Another concern that investors have on SFIX is that its growth is slowing. The active user growth dropped from 31% in 2017 to 17% in the most recent quarter. A Seeking Alpha article published after the earnings release raised concerns that the company will likely never go mainstream. However, this article misses the point. Stitch Fix does not need to go mainstream to become successful. It needs to establish itself as a strong brand, create a loyal user base, and then add more products.

The company is doing this through its three pillars of growth. These pillars are expanding relationships with existing customers, attracting new customers, and growing the market opportunities. The company is already working to achieve these goals. In 2018, the company expanded its products to Stitch Fix Kids, a product that is targeted towards kids. The company hopes that it will retain some of these young ones as they grow older, which is a great idea.

Before that, the company had launched Stitch Fix men. In 2018, the company expanded deeper into footwear. There are more opportunities within the apparel and beauty industry that the company can get into. For example, the company can expand deeper into athleisure, a trend that is growing in the United States, Canada, and Europe.

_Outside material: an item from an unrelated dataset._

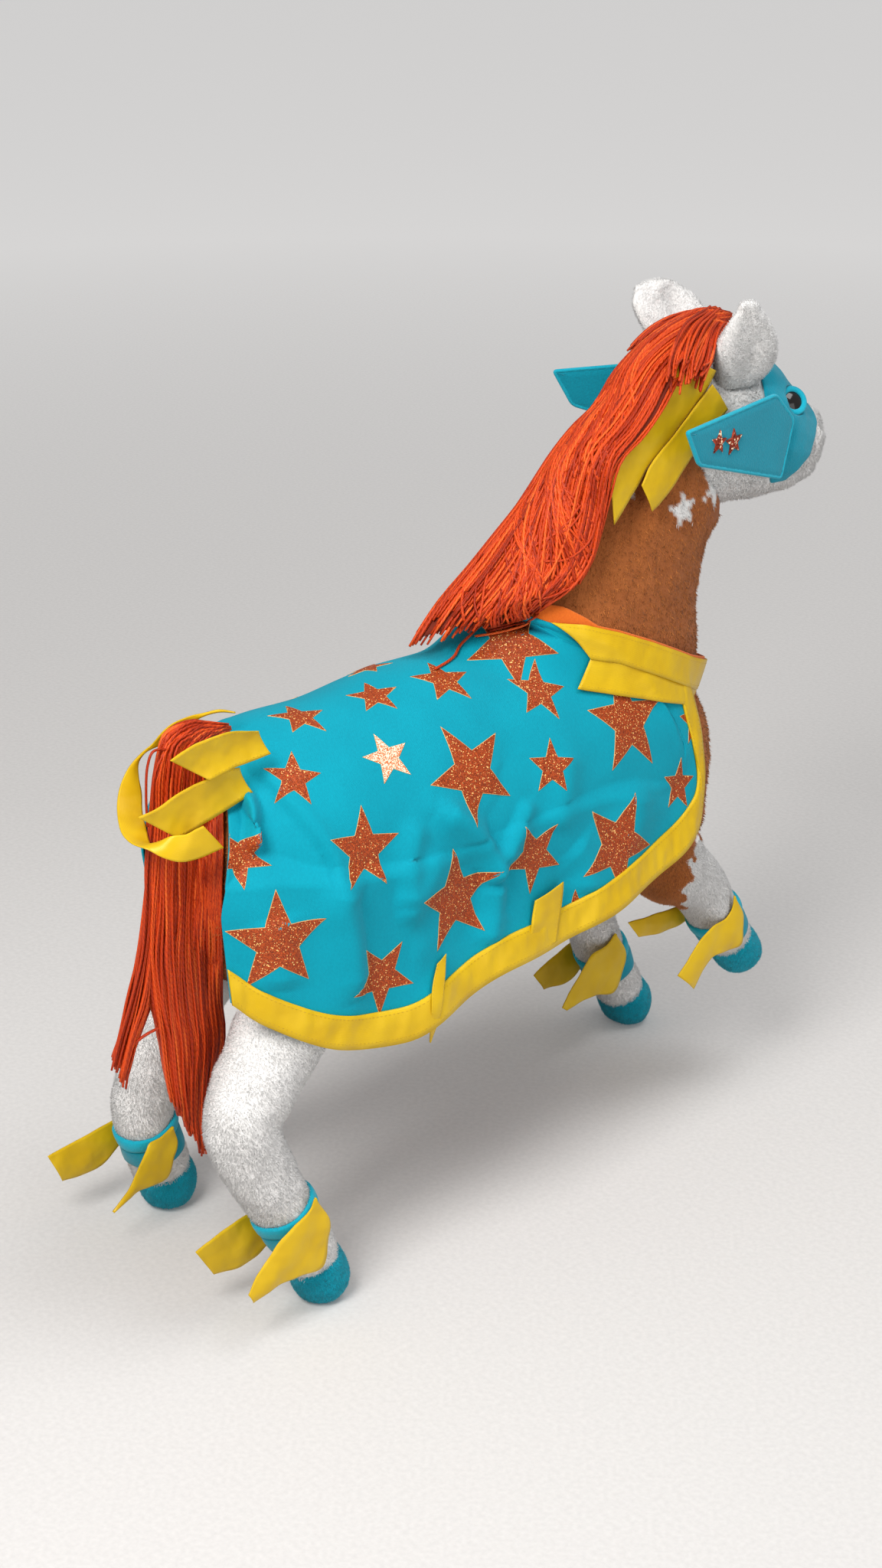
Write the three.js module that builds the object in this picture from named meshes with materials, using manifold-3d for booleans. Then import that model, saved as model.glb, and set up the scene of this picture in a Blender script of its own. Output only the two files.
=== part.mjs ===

As a result of all this, the company has been increasing the average revenue per user. This is the number that investors should focus on. While the number of active users has been increasing, the average revenue per client too has been on an upward trend. This is incredible because you would expect the revenue per user not to increase as the number of users increase. In the recent earnings call, the company said that:

Net revenue per active client growth 8% year-over-year representing our fourth consecutive quarter of growth, even with the higher mix of Men's and Kid's clients. This growth is the result of our continued focus on attracting high quality clients, improving our personalization capabilities and driving stronger retention in our Women's category.

Valuation

Finally, I believe that the company is significantly undervalued. As of this writing, the company is valued at more than $1.95 billion. Based on the estimated revenue of $1.5 billion, the company has a forward PS ratio of 0.85, which is lower than the ETSY’s 6.13 and FarFetch’s (FTCH) 2.0. Analysts expect the company to generate an EBITDA of $41.6 million, $65 million, and $107 million in 2019, 2020, and 2021 respectively. As such, the company’s forward EV to EBITDA has dropped to 23.5, which is the lowest level it has been. Looking at the company’s multiple and comparing them to the continued growth shows that the company is relatively undervalued.

Conclusion

Stitch Fix stock has been on a downward trend. As explained in this article, I believe that the company will continue being a market leader in apparel subscription industry even with the massive competition from the likes of Amazon. Second, the company has multiple growth levers including international expansion and launching of new services. Third, investors focused on the company’s user growth are looking at the wrong metric. The company will continue doing well as a niche play. Finally, the company’s valuation is reasonable, which makes the current price an ideal entry point before the next earnings report in October.

Disclosure: I am/we are long SFIX. I wrote this article myself, and it expresses my own opinions. I am not receiving compensation for it (other than from Seeking Alpha). I have no business relationship with any company whose stock is mentioned in this article.